Very slight correction - the Seljuqs were waning badly by the 13th century ( by and large ). They reached their height in the late 11th/early 12th. Central and eastern Anatolia was still under the declining Seljuq successor state, the Sultanate of Iconium ( Rum ) in the early part of the century. But they were conquered by the Mongols and mostly incoporated into the Il-Khanate ( roughly 1260-1335 ).
The Mexicans call the turkey pavo, which originally meant ‘peacock’. (The turkey may have a somewhat showy tail, but it’s not quite peacock quality in my view.) Now that this analogy is in place…

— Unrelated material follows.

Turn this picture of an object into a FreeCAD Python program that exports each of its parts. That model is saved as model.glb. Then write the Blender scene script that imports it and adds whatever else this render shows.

The Biblical Hebrew word for ‘peacock’ is tukki. King Solomon’s ships traveled to exotic lands and famously brought back “ivory, apes, and peacocks” (3 Kings 10:22). In the Hebrew text, the word used for ‘peacock’ is tukki, which apparently comes from the Tamil word for peacock: tôkai. It’s the similarity of Hebrew tukki and English turkey, alongside the Mexican Spanish use of pavo to mean ‘turkey’, that has inspired some people to derive English turkey from Hebrew.
A more correct translation would be tarnegol hodu, but I’ve heard of used instead (most Israelis just call it hodu - “India”). I’ve never seen it referred to as “turkey”, though.
Did you know that Israelis are the largest consumers of turkey in the world? More than twice as much as Americans, per capita. OTOH, it’s rarely eaten whole, Thanksgiving-style, but rather largely processed and used where other nations would use beef (hotdogs, pastrame, schnitzels). Israeli beef tends to be generally crappy.
Tuki is in fact Hebrew for “parrot”; the word for “peacock” is tavas.